| PROBLEM TO SOLVE |
Tally the lines holding the string "bodies" and reply with that number alone.

| SOURCE EXCERPT |
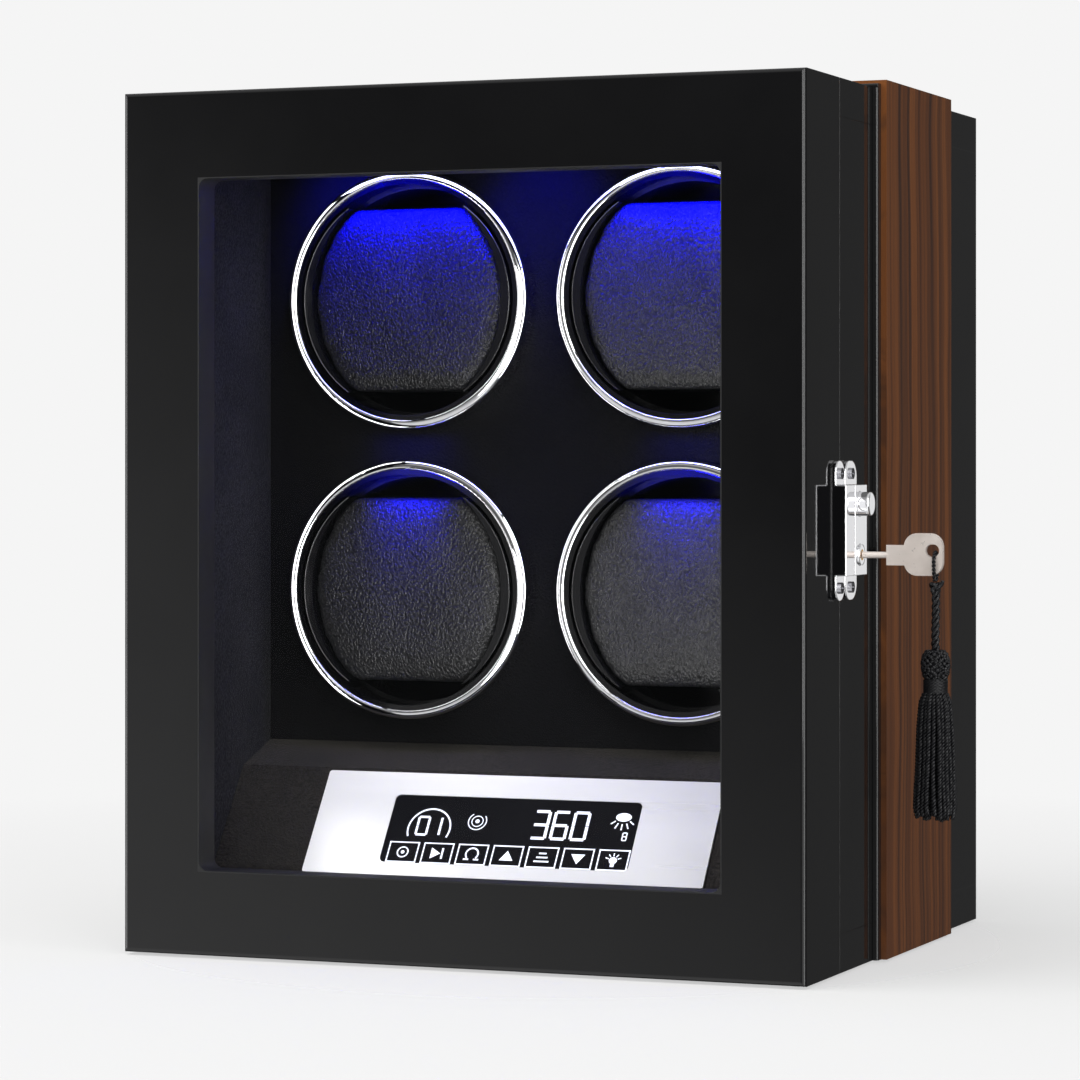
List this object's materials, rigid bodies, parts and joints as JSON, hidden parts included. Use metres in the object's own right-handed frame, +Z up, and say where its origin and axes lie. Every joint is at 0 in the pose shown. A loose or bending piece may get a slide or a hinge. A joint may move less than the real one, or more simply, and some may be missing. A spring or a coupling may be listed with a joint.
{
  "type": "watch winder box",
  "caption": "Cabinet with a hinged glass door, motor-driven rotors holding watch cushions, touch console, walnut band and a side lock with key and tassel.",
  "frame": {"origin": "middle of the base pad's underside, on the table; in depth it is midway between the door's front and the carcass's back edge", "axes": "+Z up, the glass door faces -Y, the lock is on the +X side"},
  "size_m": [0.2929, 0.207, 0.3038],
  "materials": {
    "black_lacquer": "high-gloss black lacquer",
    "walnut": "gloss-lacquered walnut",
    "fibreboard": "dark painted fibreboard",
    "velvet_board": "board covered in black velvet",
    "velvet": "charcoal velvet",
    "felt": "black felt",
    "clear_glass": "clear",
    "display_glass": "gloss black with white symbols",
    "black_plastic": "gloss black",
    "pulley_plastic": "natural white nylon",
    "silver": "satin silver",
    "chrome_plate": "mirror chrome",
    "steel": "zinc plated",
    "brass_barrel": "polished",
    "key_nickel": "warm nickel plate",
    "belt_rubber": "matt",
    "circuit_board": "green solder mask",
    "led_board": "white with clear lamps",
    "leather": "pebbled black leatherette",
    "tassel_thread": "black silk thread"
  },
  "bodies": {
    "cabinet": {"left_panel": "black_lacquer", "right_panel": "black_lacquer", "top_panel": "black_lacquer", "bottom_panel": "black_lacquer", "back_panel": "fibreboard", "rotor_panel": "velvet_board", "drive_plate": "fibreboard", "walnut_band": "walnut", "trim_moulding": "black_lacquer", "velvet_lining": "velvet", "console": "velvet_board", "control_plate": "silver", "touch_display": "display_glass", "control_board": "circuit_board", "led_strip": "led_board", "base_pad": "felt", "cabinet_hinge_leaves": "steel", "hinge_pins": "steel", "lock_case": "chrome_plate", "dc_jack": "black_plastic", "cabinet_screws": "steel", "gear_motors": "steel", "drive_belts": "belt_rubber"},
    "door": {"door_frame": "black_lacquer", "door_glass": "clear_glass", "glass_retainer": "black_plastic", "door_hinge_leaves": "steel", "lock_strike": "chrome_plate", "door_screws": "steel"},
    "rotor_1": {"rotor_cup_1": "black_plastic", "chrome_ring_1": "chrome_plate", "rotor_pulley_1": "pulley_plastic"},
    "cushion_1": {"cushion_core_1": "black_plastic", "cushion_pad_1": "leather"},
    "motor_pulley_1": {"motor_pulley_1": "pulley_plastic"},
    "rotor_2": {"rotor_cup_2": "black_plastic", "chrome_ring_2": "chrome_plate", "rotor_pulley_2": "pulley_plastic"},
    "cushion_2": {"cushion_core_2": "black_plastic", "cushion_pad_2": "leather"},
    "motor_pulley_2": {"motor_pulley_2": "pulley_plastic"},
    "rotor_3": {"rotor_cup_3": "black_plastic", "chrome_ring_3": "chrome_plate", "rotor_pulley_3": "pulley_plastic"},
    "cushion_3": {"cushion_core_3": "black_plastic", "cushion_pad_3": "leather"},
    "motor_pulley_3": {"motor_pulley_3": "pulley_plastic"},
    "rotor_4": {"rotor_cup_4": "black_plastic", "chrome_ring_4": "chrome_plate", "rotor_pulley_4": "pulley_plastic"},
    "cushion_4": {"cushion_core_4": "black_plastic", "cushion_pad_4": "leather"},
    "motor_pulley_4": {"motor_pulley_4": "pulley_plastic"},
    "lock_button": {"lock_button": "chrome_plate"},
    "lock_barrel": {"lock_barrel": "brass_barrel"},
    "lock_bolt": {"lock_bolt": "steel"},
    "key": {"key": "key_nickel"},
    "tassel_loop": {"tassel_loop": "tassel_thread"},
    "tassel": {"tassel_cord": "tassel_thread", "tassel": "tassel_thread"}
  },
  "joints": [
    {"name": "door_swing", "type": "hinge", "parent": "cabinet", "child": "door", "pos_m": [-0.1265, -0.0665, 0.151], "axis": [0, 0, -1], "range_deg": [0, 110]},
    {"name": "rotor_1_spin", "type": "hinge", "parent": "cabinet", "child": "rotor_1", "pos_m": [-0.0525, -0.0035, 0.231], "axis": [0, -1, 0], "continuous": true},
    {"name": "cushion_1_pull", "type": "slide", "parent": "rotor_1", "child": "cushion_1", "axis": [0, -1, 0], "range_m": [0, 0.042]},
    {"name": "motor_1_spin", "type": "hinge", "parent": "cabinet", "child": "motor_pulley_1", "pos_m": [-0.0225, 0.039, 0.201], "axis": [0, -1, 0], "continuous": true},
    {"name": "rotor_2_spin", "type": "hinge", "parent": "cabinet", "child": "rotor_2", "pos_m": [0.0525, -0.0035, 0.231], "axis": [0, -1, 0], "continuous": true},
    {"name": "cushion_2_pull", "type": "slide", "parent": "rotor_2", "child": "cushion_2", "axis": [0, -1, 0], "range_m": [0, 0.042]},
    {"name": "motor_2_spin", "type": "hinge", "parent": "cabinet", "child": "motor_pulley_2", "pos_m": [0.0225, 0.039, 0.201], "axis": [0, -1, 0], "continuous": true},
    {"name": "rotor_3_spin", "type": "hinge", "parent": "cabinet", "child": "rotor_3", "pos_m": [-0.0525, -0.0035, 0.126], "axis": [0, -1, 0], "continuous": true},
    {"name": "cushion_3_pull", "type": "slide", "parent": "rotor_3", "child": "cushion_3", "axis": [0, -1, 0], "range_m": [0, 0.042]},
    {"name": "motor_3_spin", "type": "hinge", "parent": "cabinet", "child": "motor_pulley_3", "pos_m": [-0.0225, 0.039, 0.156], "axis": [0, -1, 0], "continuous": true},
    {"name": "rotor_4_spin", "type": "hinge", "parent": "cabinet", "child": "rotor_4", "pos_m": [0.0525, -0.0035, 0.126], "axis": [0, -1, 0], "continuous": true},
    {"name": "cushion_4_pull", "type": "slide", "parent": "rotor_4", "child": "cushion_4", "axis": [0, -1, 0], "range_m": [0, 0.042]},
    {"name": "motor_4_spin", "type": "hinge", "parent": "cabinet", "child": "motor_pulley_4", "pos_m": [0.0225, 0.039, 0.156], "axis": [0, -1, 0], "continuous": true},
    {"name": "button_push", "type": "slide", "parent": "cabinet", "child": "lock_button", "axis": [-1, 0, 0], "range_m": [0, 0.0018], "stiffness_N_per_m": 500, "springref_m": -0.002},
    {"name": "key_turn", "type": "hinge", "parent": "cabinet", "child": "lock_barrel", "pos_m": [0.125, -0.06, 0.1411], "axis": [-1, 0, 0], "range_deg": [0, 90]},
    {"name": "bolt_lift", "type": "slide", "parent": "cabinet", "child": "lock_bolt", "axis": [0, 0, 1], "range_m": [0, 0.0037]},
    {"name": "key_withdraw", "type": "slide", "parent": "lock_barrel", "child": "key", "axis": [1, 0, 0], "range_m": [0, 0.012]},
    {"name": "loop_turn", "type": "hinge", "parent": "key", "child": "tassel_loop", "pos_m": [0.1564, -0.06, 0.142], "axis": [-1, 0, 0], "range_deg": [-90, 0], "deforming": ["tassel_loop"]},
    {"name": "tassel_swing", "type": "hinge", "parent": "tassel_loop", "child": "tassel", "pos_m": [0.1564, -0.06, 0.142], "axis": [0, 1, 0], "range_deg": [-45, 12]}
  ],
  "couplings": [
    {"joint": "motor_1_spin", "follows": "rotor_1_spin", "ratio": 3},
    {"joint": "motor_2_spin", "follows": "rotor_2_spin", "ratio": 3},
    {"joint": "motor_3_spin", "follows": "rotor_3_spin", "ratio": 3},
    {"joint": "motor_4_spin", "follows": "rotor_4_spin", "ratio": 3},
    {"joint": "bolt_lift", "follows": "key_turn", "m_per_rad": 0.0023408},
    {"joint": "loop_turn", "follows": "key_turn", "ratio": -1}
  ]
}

| FULL SOLUTION |
2